- Exercise brief:
Check each line of the material below, and copy it if it holds the string "that".

- Information supplied:

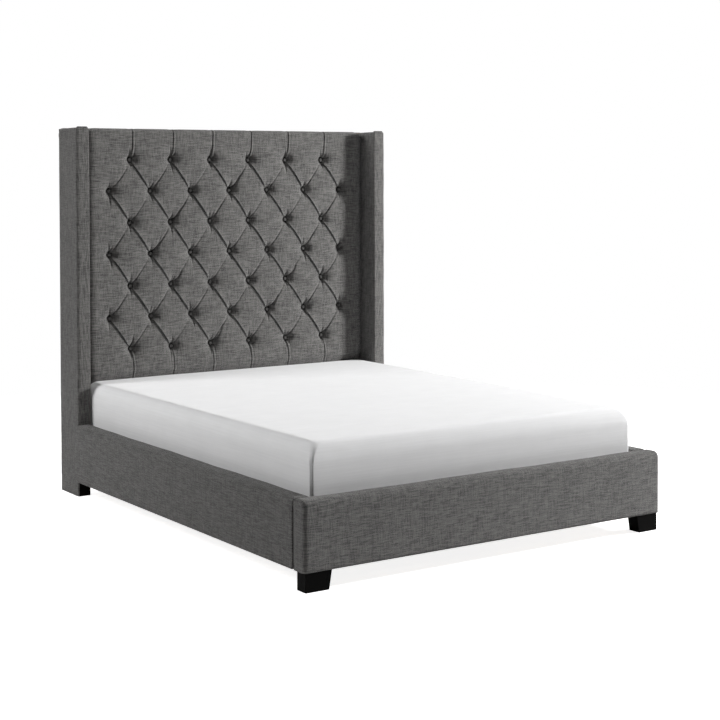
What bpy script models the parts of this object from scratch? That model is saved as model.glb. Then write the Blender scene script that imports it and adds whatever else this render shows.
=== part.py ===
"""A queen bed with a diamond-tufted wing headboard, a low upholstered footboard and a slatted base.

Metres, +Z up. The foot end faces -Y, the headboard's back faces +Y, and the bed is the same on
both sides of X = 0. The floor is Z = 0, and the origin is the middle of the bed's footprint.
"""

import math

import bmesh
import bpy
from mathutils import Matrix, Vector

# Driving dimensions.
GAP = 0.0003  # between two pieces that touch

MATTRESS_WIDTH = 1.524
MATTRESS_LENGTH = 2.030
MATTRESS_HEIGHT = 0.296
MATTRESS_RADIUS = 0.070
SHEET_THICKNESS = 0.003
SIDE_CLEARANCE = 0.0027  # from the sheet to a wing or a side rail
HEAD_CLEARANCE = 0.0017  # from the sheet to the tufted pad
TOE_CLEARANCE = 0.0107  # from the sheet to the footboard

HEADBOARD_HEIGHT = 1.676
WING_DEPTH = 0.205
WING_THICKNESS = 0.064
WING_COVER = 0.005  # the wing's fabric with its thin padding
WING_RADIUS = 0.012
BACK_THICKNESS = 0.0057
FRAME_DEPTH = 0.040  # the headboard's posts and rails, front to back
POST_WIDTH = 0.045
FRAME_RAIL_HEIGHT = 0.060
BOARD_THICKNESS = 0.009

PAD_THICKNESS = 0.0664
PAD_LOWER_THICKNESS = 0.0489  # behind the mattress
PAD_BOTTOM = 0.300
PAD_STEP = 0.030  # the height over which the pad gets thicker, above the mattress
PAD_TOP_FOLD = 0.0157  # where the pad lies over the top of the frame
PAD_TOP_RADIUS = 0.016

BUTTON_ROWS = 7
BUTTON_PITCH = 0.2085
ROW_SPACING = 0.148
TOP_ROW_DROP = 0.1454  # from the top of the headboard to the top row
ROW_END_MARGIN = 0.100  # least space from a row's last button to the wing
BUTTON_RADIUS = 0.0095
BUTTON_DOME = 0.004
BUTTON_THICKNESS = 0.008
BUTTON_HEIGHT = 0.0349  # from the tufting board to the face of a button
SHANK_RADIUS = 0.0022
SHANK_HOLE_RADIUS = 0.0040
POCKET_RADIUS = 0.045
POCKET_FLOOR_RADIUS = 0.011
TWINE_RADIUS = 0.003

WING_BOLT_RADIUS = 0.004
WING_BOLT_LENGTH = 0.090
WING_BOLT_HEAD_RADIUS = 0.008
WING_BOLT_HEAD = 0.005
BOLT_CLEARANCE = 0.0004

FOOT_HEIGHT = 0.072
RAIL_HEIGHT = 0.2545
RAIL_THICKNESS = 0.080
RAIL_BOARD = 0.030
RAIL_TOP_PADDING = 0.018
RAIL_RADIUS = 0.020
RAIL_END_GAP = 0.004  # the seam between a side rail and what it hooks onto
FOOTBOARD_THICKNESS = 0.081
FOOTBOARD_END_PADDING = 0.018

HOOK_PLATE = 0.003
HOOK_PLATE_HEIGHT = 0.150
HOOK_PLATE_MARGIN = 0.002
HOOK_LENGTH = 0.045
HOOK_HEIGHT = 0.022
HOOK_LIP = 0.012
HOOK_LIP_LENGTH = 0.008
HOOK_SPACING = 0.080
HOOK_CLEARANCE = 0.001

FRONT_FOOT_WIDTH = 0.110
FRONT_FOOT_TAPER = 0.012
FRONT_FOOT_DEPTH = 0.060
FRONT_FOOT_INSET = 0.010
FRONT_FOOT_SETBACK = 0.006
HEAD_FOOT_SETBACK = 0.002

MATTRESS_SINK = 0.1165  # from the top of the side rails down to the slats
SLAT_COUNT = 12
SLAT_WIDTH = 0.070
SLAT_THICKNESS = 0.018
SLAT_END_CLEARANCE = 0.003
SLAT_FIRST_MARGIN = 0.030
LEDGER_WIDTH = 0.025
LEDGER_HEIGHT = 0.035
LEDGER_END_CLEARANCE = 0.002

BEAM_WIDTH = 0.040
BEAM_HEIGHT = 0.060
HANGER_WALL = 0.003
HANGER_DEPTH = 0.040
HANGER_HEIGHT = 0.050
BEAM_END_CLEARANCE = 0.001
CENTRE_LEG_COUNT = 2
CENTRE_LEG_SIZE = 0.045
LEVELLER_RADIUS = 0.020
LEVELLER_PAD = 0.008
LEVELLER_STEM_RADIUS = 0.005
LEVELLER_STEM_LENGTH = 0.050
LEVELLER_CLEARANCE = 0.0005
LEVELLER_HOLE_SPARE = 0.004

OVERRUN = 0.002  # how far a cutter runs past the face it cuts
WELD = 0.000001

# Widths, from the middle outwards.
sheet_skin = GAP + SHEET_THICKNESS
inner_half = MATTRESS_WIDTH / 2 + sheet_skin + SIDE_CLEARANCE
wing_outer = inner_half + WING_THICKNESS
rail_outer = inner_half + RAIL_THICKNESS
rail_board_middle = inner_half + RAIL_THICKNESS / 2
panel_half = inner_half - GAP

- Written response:
What bpy script models the parts of this object from scratch? That model is saved as model.glb. Then write the Blender scene script that imports it and adds whatever else this render shows.
GAP = 0.0003  # between two pieces that touch